Can ovaries by frozen?
For patients, such as young girls, who are not able to freeze eggs, freezing ovarian tissue may be an option. This involves either taking a whole ovary or small pieces of tissue from an ovary, containing eggs, which is then frozen and stored.

Freezing sperm
Sperm cells have been frozen and thawed successfully for many years.  Not all sperm cells survive, but as most samples have millions of sperm, losing a small portion of them does not cause concern. Sperm from ejaculated samples or from surgically retrieved samples can be stored. They can then be used in the future either in artificial insemination or in in-vitro fertilisation.

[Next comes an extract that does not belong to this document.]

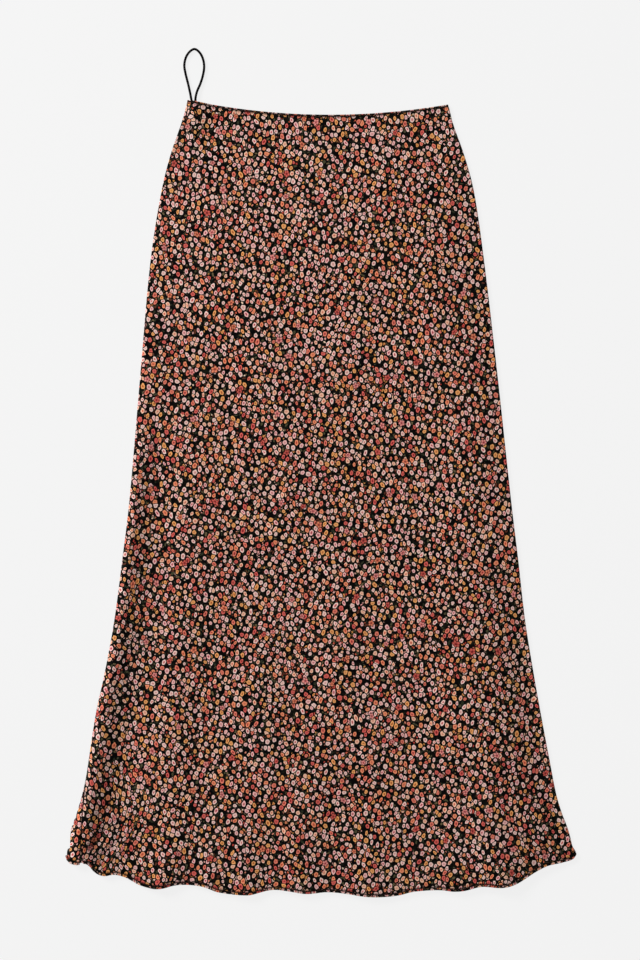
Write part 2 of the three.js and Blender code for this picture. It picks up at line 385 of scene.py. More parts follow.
def makeLoop():
    route = smoothRoute(loopRoute, hangerLoop["stepsBetweenPoints"])
    steps = np.linalg.norm(np.diff(route, axis=0), axis=1)
    along = np.concatenate([[0], np.cumsum(steps)])
    tangent = np.gradient(route, axis=0)
    tangent /= np.linalg.norm(tangent, axis=1)[:, None]
    aside = np.cross(tangent, (0, 0, 1))
    aside /= np.linalg.norm(aside, axis=1)[:, None]
    upward = np.cross(aside, tangent)
    sides = hangerLoop["sides"]
    angle = np.arange(sides) * 2 * math.pi / sides
    turn = along[:, None] * 2 * math.pi / hangerLoop["twistPitch"]
    plies = np.cos(hangerLoop["plies"] * (angle[None, :] - turn))
    radius = hangerLoop["diameter"] / 2 - hangerLoop["twistDepth"] * (1 - plies) / 2
    across = radius[..., None] * (
        np.cos(angle)[None, :, None] * aside[:, None] + np.sin(angle)[None, :, None] * upward[:, None]
    )
    points = (route[:, None] + across).reshape(-1, 3)
    rings = len(route)
    faces = []
    for i in range(rings - 1):
        for j in range(sides):
            k = (j + 1) % sides
            faces.append((i * sides + j, i * sides + k, (i + 1) * sides + k, (i + 1) * sides + j))
    faces.append(tuple(range(sides))[::-1])
    faces.append(tuple((rings - 1) * sides + j for j in range(sides)))
    mesh = bpy.data.meshes.new("hangerLoop")
    mesh.from_pydata(points, [], faces)
    piece = addObject("hangerLoop", mesh, loopMaterial())
    layer = mesh.uv_layers.new(name="OFBake")
    wallMap = hangerLoop["wallMap"]
    endMap = hangerLoop["endMap"]
    longest = along[-1]
    wall = len(faces) - 2
    for face in mesh.polygons:
        for corner, at in zip(face.loop_indices, face.vertices):
            ring, side = divmod(at, sides)
            if face.index < wall:
                turned = sides if side == 0 and face.index % sides == sides - 1 else side
                across = wallMap["left"] + wallMap["width"] * along[ring] / longest
                up = wallMap["bottom"] + wallMap["height"] * turned / sides
            else:
                across = endMap["across"] + endMap["halfWidth"] * math.cos(angle[side])
                up = endMap["up"] + endMap["apart"] * (ring > 0)
                up += endMap["halfHeight"] * math.sin(angle[side])
            layer.data[corner].uv = (across, up)
    return piece, route, longest


loopPiece, loopLine, loopLength = makeLoop()
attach(loopPiece, "root")
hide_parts("hanger_loop")
print("hanger loop made, length", round(loopLength, 4))

makeStudio()
print("studio lit")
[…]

There are many reasons why men freeze their sperm. Most common are; medical treatments, for example, treatments such as chemotherapy which can affect fertility and sperm quality; men who choose to freeze their sperm prior to starting treatment or prior to a vasectomy.

Cryopreservation has also been used in the process of sperm donation in order to satisfy the safety concerns and to maximise its use. Because donated sperm for treatment of male infertility is required to be screened for infection, sperm are stored whilst testing is carried out before it is released for use.

How long can sperm and embryos be stored?
Patients storing embryos or sperm should be aware that genetic material cannot be stored indefinitely.  Parliament has set a limit of ten years, although these periods may be exceeded in certain circumstances.  HFEA consent forms also need to be completed before any freezing can take place.